Ulm steckte einen Klappanker zusammen, versenkte ihn und sortierte sich.
»Hier – nimm die Decke, bevor du auskühlst. Das Wasser hat zwar Sommer-Temperatur, aber gegen Morgen wird’s frisch.«
Der Mond war in der Zeit ihrer Leinenarbeit in voller Schönheit aus dem Wald über den See gezogen und tauchte die Szene nun in ein graublau-silbernes Zauberlicht.

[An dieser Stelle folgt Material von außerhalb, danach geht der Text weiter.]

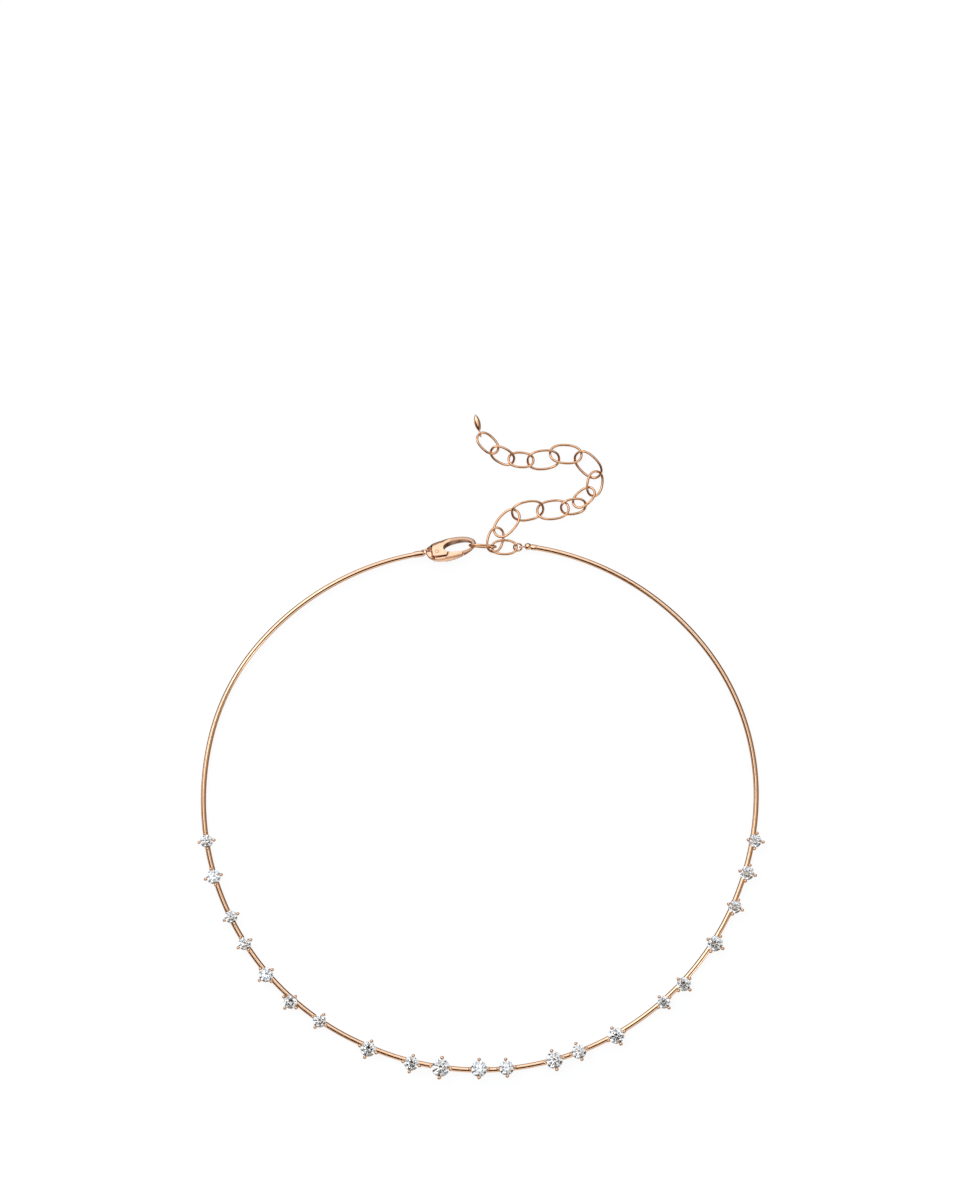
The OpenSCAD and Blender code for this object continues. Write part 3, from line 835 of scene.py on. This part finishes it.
reach = studio["floorReach"]
corners = [(-reach, -reach, 0), (reach, -reach, 0), (reach, reach, 0), (-reach, reach, 0)]
floorShells = Shells()
floorShells.add((corners, [[0, 1, 2, 3]]))
floorMesh = floorShells.mesh("floor")
floorMesh.materials.append(paint("paper", paperRecipe))
floor = bpy.data.objects.new("floor", floorMesh)
scene.collection.objects.link(floor)
floor.visible_glossy = False          # the metal mirrors the dim room below the table's edge


def cosineTo(shader, direction, towards):
    sockets = {0: direction, 1: towards}
    return shader.node("ShaderNodeVectorMath", {"operation": "DOT_PRODUCT"}, sockets, out=1)


world = bpy.data.worlds.new("tent")
scene.world = world
sky = Shader(world)
direction = sky.node("ShaderNodeTexCoord", out="Generated")
height = cosineTo(sky, direction, (0, 0, 1)).soften(studio["tentFrom"], studio["tentTo"])
glow = studio["below"] + (studio["tent"] - studio["below"]) * height
for patch in patches:
    turn, rise = math.radians(patch["turn"]), math.radians(patch["rise"])
    towards = (math.cos(rise) * math.cos(turn), math.cos(rise) * math.sin(turn), math.sin(rise))
    facing = cosineTo(sky, direction, towards)
    inner, outer = [math.radians(patch["radius"] + sign * patch["edge"]) for sign in (-1, 1)]
    mask = 1 - facing.maths("ARCCOSINE", facing).soften(inner, outer)
    glow = glow * (1 - mask) + patch["glow"] * mask
tint = mixed(sky, glow.soften(studio["warmTo"], studio["coolFrom"]), studio["warm"], studio["cool"])
background = sky.node("ShaderNodeBackground", None, {"Color": tint, "Strength": glow})
sky.node("ShaderNodeOutputWorld", None, {"Surface": background}, out=None)

light = bpy.data.lights.new("keyBox", "AREA")
light.size = keyBox["size"]
light.energy = keyBox["power"]
lamp = bpy.data.objects.new("keyBox", light)
lamp.location = keyBox["place"]
lamp.rotation_euler = (-Vector(keyBox["place"])).to_track_quat("-Z", "Y").to_euler()
scene.collection.objects.link(lamp)

cameraData = bpy.data.cameras.new("camera")
cameraData.sensor_fit = "VERTICAL"
cameraData.sensor_height = view["sensor"]
cameraData.lens = view["sensor"] * (view["height"] - view["sharpAt"]) / view["frameHeight"]
cameraData.clip_start = 0.01
camera = bpy.data.objects.new("camera", cameraData)
camera.location = (*view["aim"], view["height"])
scene.collection.objects.link(camera)
scene.camera = camera
scene.view_settings.view_transform = "Standard"
print("studio set")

Darunter machten sie es sich bequem, und Ulm griff Obstgeist aus dem Koffer, den er mit einem Brummeln, mehr auffordernd als fragend, Oie hinhielt: »Schluck!«
Der nahm einen kräftigen Zug und gab ihn zurück, worauf Ulm schnaufend einen herunter gurgelte, der seinem Kampfgewicht entsprach.
Es war eine zauberhafte Nacht. Der Pudel stand im Bug mit den Vorderpfoten auf der Bordwand, witterte und lauschte den feinen Geräuschen des nächtlichen Waldes, die sie erst jetzt wahrnahmen.